What you are doing is indeed a role of the most genuine type, beautifully played - not an artifice at all.

I'd say that's the best possible role and a huge compliment. 

I very often feel inadequate when people are doing fancy things on their guitars, and was shocked once when I was chosen to join the worship team for a big weekend event. I sort of questioned it, as some of the musicians were way superior to me, and the organiser told me that I was the glue that held it together. Hope you can accept and believe this, but the Lord once told me that it was my job to make others sound good!

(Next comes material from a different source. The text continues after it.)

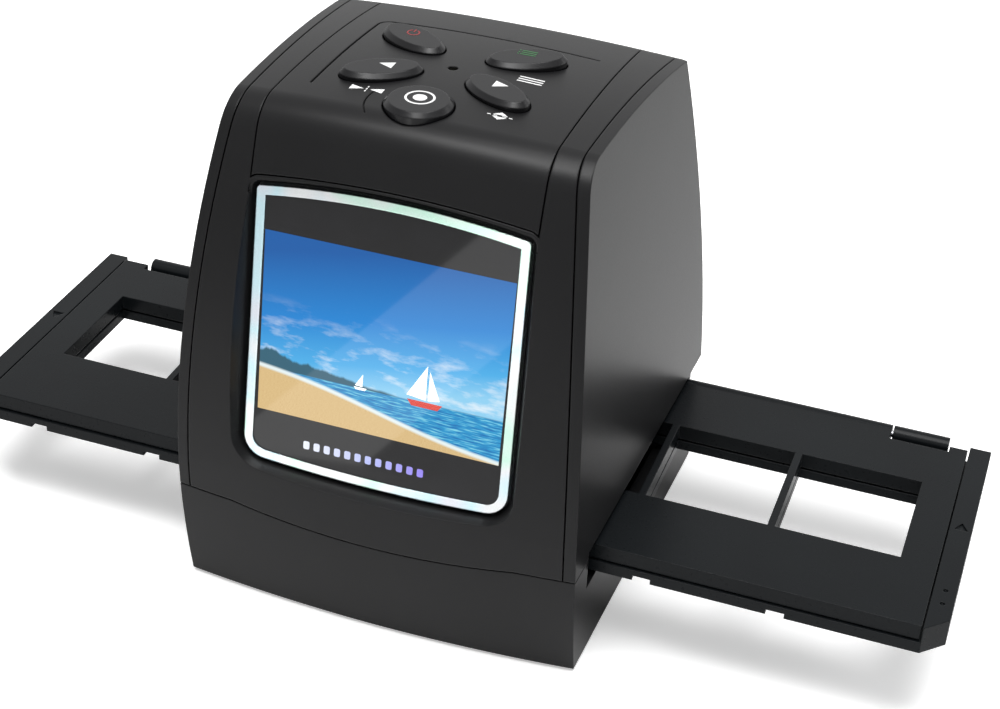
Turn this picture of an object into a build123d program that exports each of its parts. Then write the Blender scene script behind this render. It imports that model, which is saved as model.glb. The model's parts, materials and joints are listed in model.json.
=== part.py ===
"""Desktop film negative scanner, millimetres.

+X is to the right seen from the front, +Y to the rear, +Z up. The origin is on
the resting plane, under the middle of the casing. The film tray lies in the
slot along X, pushed a little to the right, as it does part way through a strip.
"""
from build123d import *
import math
import os

# ---------------------------------------------------------------- casing sizes
FOOT_H = 0.8            # rubber feet stand out of the underside by this
WALL = 2.0              # moulded wall of the casing
SIDE_T = 2.2            # side panels are flat mouldings of this thickness
SEAM = 0.3              # visible gap at every parting line
FACET_X = 29.5          # crease between the front facet and its side strips
COVER_HALF_W = 27.5     # half width of the top cover between its parting lines

FRONT_BASE_Y = -44.0    # front face at the floor, at the crease
BULGE_Y = -48.3         # furthest forward point of the front face
BULGE_Z = 34.0
FRONT_MID = (-45.3, 66.0)
FRONT_TOP = (-33.3, 105.6)
TOP_MID = (-8.0, 106.0)
TOP_REAR = (27.2, 102.6)
FRONT_TOP_R = 8.0       # rounding from the front face into the top
REAR_TOP_R = 7.0
REAR_MID = (38.5, 62.0)
REAR_BULGE = (47.2, 22.0)
REAR_LOW = (46.6, 10.0)
REAR_BASE_Y = 44.5

CROWN_R = 252.0         # the front and top swell sideways on this radius
CROWN_RISE = 1.2        # how far the middle stands out past the crease
STRIP_BACK = 0.384      # side strips fall back by this much per mm of width
STRIP_DROP = 0.19       # and drop by this much per mm of width
REAR_STRIP_X = 33.0     # crease of the rear corner strips
REAR_STRIP_IN = 0.75

SIDE_HALF_W = 41.5      # half width low on the side, at the front
SIDE_MID = (40.0, 60.0)
SIDE_TOP = (34.3, 106.0)
SIDE_FLARE = 0.03       # the sides open out to the rear
FRONT_EDGE_Y = -40.0    # where SIDE_HALF_W is measured

SMILE_Z = 25.0          # parting line of the base at the creases
SMILE_DIP = 2.0         # it dips by this much in the middle
REAR_COVER_TOP = 92.0
REAR_COVER_T = 5.0      # depth of the rear cover's wrap round the corners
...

I am not a song writer yet, but as Senior Pastor I write sermons every week, I offten get to thinking that many sentinces I speak could be turned into a song, I just don't have the time yet to do that so we play all songs already writen by someone else but almost always put my own twist to it, sometimes because I am not talented enough to play it the way the writer intended it but I always seem to get compliments on how good we do. As a Pastor I tend to give some short words during worship or my wife will give a word or a prophecy. I know my "role" is to lead the congregation into Worship, and then of course give the Word in a meaningfull way so that people will leave closer to Gos than when they came in and hopefully become doers ofthe Word. I think you are right in that part of that is getting the rest of the congregation to a point where they can pray or speak more than just a few one liners to or about our Lord.

 I am by no means a profesional musician or even a trained Worship Leader except by God, I am an Ordained Pastor who has to lead worship for lack of someone else to do it, I love leading and I think the best reward is when a member comes back from vacation and has visited a large churce with a big worship band and tell us that we sound better and somehow fuller with just 2 singers one guitar and one drumer and a part time bass player.

I guess I'm giving a long answer to say that God uses each of us to bring about the results He wants, regardless of number or profesional training.

I just love the way the Lord can use the weak to lead the strong!!!!

Dave -

1.  Does the writer intend for you to play it his way?  I would freak if someone played my songs my way.  I would ask, "why?"  Few things make a writer happier than to know their song is pliable and friable, that people can put their twist to it and give it greater reach.

2.  You are already preaching music (sentences that could be turned into a song).  Wow! 

3.   The nature of the very large church makes it impossible to have the sort of intimacy between musician and congregant that is beautiful in the small church.  The images on their screens may create atmospheres of intimacy or wonder or various other worship-related emotions, but in the music that "missing part" may be noticeable to a visitor from a small church, even if the musicians, between themselves, feel the fullness and goodness of God.

4.   The songs that are within you could be developed into actual sung songs; but as you note "where's the time?"  You recognize that deciding what "stub" of a song can be built into a full song, and then learning the craft of making songs takes time (after all, when you preach, you actually take classes and have people grill you on the subject matter and all that, and goodness knows, there are enough songs out on the airwaves that could have used a longer hitch in the hatchery before being released).  But the day may come when you'll turn the Free Sound Recorder on your computer, just while sitting at your desk, and sing your thoughts into it, and then you'll be hooked, and then you'll find the time.

5.  Or, you may just remain happy with other folks making the lyrics and the tunes.  Even songwriters use mostly others' materials.  How many pieces by Rubenstein did Rubenstein play?  He played Beethoven, Bach, Shostakovich and lots of other guys we can't pronounce.  Maybe one of his own songs on a concert.

Thanks, Greg, good points and an encouargment.